Mike Williams

No. 11
- Position: Quarterback

Personal information
- Born: September 10, 1958 (age 67)
- Listed height: 6 ft 0 in (1.83 m)
- Listed weight: 200 lb (91 kg)

Career information
- College: Grambling State
- NFL draft: 1981: undrafted

Career history
- Montreal Alouettes (1981)*; Toronto Argonauts (1981); Edmonton Eskimos (1982); Toronto Argonauts (1982); Edmonton Eskimos (1982–1983); BC Lions (1983–1984);
- * Offseason and/or practice squad member only

Awards and highlights
- Grey Cup champion (1982); Black college national champion (1980);

= Mike Williams (quarterback) =

American football player (born 1958)

Michael J. Williams (born September 10, 1958) is an American former professional football quarterback who played in the Canadian Football League (CFL) with the Toronto Argonauts and BC Lions. He played college football at Grambling State.

==Early life==
Michael J. Williams was born on September 10, 1958. He played college football for the Grambling State Tigers. He led the 1980 Tigers to a 10–1 regular season record and a berth in the NCAA Division I-AA playoffs, where they lost to No. 7 Boise State. Nonetheless, the Tigers were named Black college national champions. On January 17, 1981, Williams played in the Sheridian Black College All-Star game, completing 12 of 26 passes for 131 yards and one touchdown to lead the West team to a 19–10 victory over the East team. He was named the offensive player of the game. Williams was inducted into Grambling State's athletics hall of fame in 2019.

==Professional career==
After going undrafted in the 1981 NFL draft, Williams signed with the Montreal Alouettes of the Canadian Football League (CFL). In late June 1981, he was traded to the Toronto Argonauts for future considerations. He dressed in four games for Toronto during the 1981 CFL season, completing four of 18 passes for 58 yards and four interceptions while also rushing four times for 47 yards.
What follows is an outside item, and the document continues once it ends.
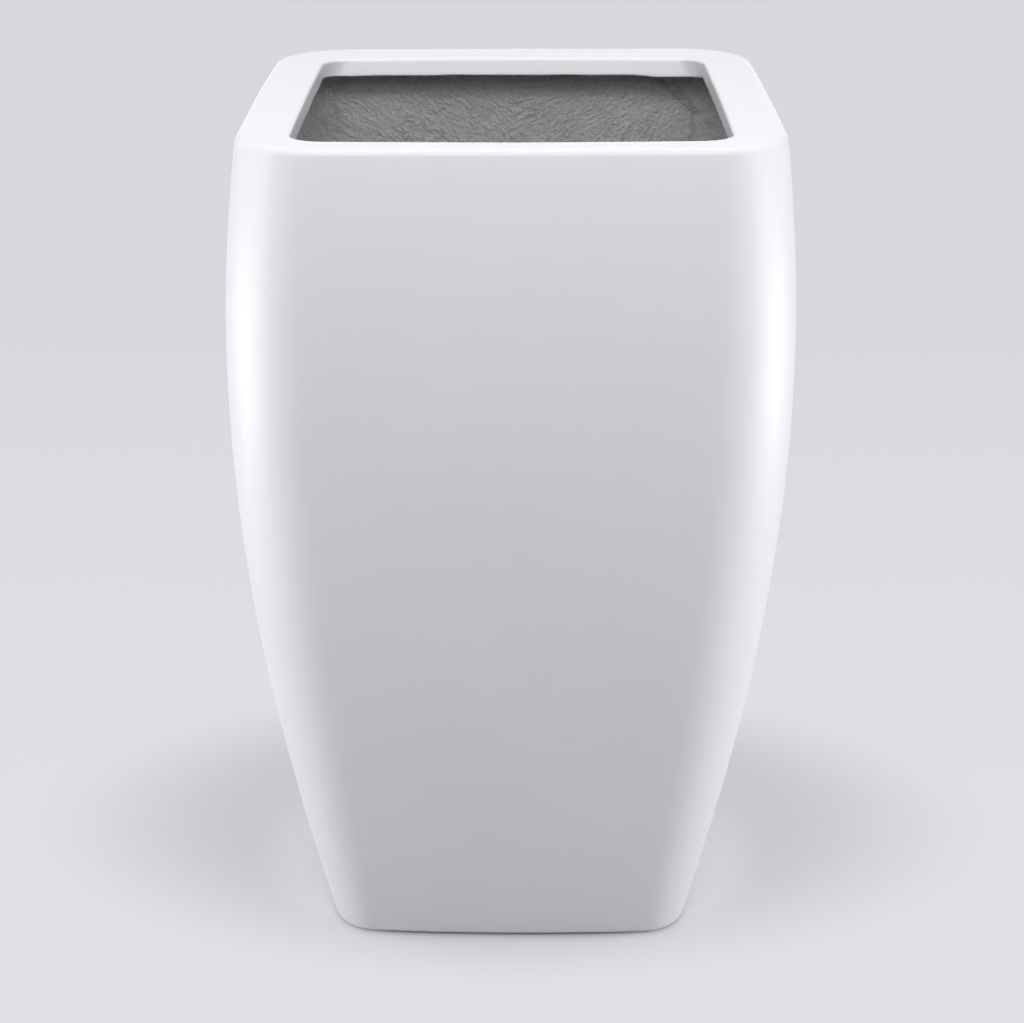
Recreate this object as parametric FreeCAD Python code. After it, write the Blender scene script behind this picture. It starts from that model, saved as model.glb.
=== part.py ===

On June 17, 1982, Williams was traded to the Edmonton Eskimos for John Pointer, Mike Smith, and future considerations. Williams was released two weeks later before the start of the regular season, but then signed to a 14-day trial which was eventually extended into three weeks. After Argonauts quarterback Joe Barnes suffered an injury, Williams was traded back to Toronto for future considerations. He dressed in five games for the Argonauts but did not record any statistics. On October 5, 1982, Williams was traded back to Edmonton as a "past consideration" that Toronto owed. The Leader-Post humorously noted that Williams may have been traded for himself. The Edmonton Journal also stated that Williams may have been the first player in CFL history to be on two different teams twice each in the same season. Although he did not dress in any games for the Eskimos, Williams was a member of the 1982 team that won the 70th Grey Cup. He was placed on the 60-day injury list in June 1983 after suffering a concussion during a preseason game. He was released on August 22, 1983, as he was set to come off the injury list.

Williams was then claimed by the BC Lions, signing a three-year contract with the team. He did not dress for any games in 1983, and spent the season as the fourth-string quarterback. Williams dressed in four games for the Lions in 1984, completing three of five passes for 45 yards and one interception while also rushing once for eight yards. He was released on May 3, 1985.

==Personal life==
Williams' brother, Doug Williams, was a quarterback in the NFL.